I eat some food once I’m safely out of the creature’s reach, and I’m at the exit to the cave. Hooray.

I still have about 6 minutes remaining on my cold resistance boost. The third shrine is right nearby. I check the map, and it’s just a little climb up. I get there, and enter.

Here, Rauru greets me again and gives me a third power for my arm: Ascend. This is a weird ability and doesn’t seem to have anything to do with grabbing things or fusing things together like the first two did. This one gives me the ability to turn any ceiling into an elevator shaft, essentially I can meld into solids and “swim” upward through them, moving vertically only, until I reach an open space, at which point I can extract myself.

What a weird ability.

The shrine puzzle is a series of simple examples demonstrating the use of the new power, at the end of which I think there’s a combat, but if there is it was simple easy enough that I’m not even sure whether it happened, it was that forgettable, if it did exist at all.

I collect another spirit orb and have completed my tests.

Now I’m ready to go back to the main quest to find Zelda, who is waiting for me in the Temple of Time, which I can now open because my arm is powered up enough now.

I walk out of the shrine, and I was so quick at going through it that my cold resistance still has a couple of minutes remaining. Straight out from the shrine entrance, I spot a ruined stone building, and head to it, hoping to find a treasure chest or something worthwhile.

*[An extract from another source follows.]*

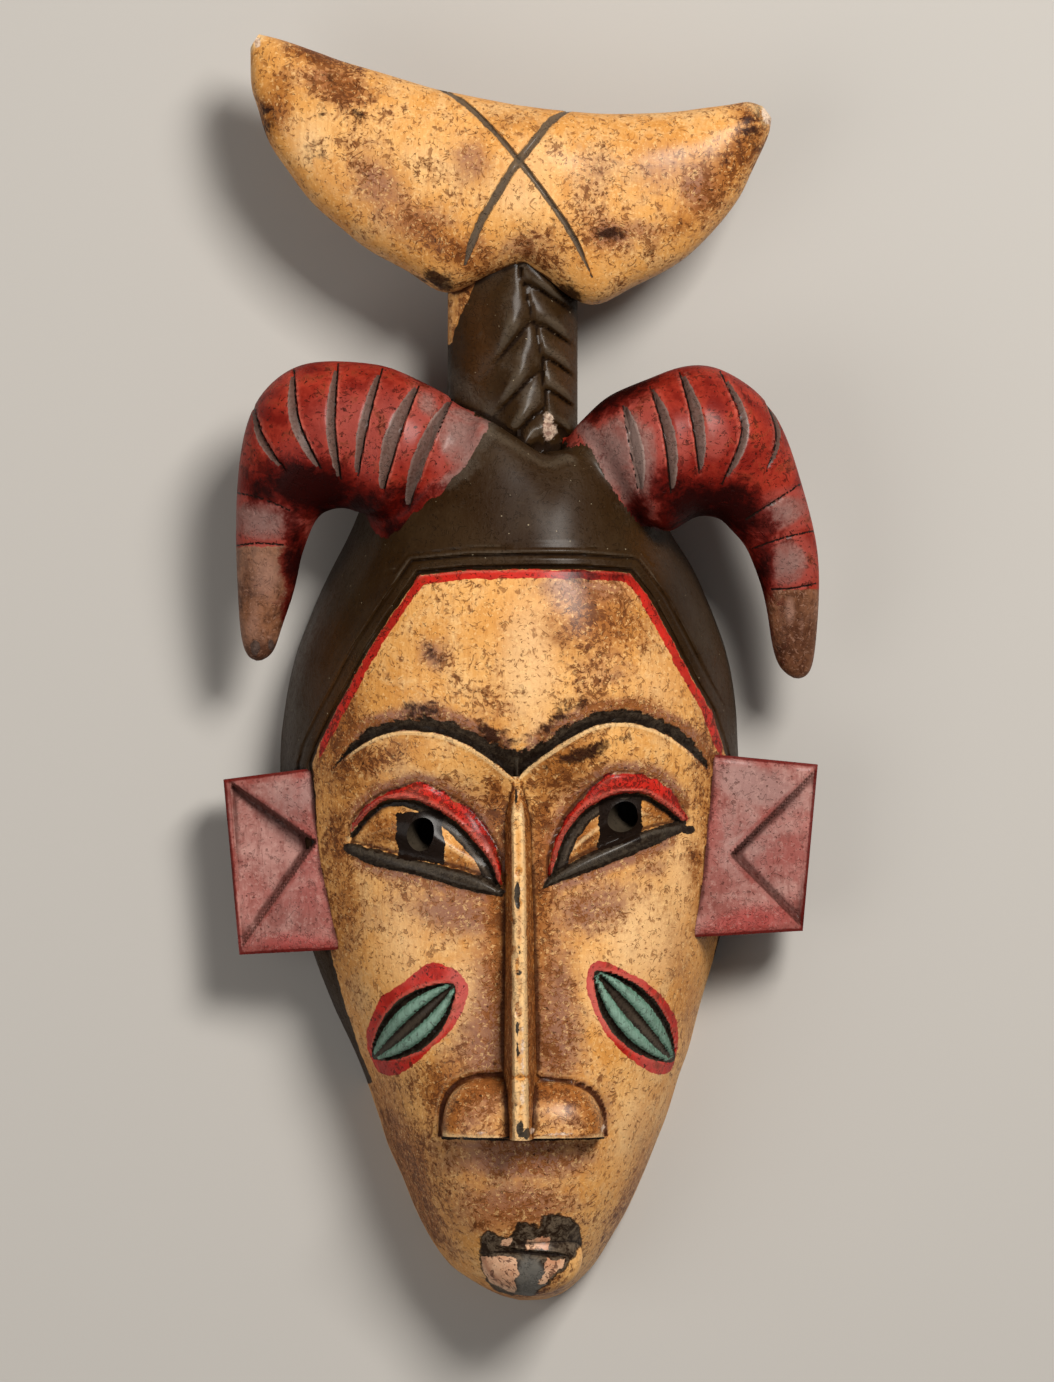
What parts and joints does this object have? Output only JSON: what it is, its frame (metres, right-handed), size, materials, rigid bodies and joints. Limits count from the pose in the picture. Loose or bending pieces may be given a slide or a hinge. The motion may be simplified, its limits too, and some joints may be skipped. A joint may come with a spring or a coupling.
{
  "type": "carved face mask",
  "caption": "Carved and painted wooden face mask with ringed horns, square ears, a braided neck and a crescent crest, hollow behind, made to be worn or hung.",
  "frame": {"origin": "middle of the bounding box in X and Y, on the plane of the flat back rim", "axes": "the mask lies on its back rim: +X across the face to the viewer's right, +Y from chin to crest, +Z out of the face"},
  "size_m": [0.2014, 0.4296, 0.0886],
  "materials": {
    "painted_wood": "old ochre, red, pink, green and black paint under varnish on carved wood"
  },
  "bodies": {
    "root": {"mask": "painted_wood"}
  },
  "joints": []
}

I get to it, and find a cooking pot with an unlit fire and a flint sitting next to it. I light the fire with my one metallic weapon, a rusty broadsword, and now I have a safe spot that is warm from the fire, and can be used to cook more cold resistance food from the supplies I picked up in the region. I can take my time, reconnoiter on the map, figure out a route that is direct and easy from where I am to the Temple of Time, eat a hot pepper meal, and head to Zelda.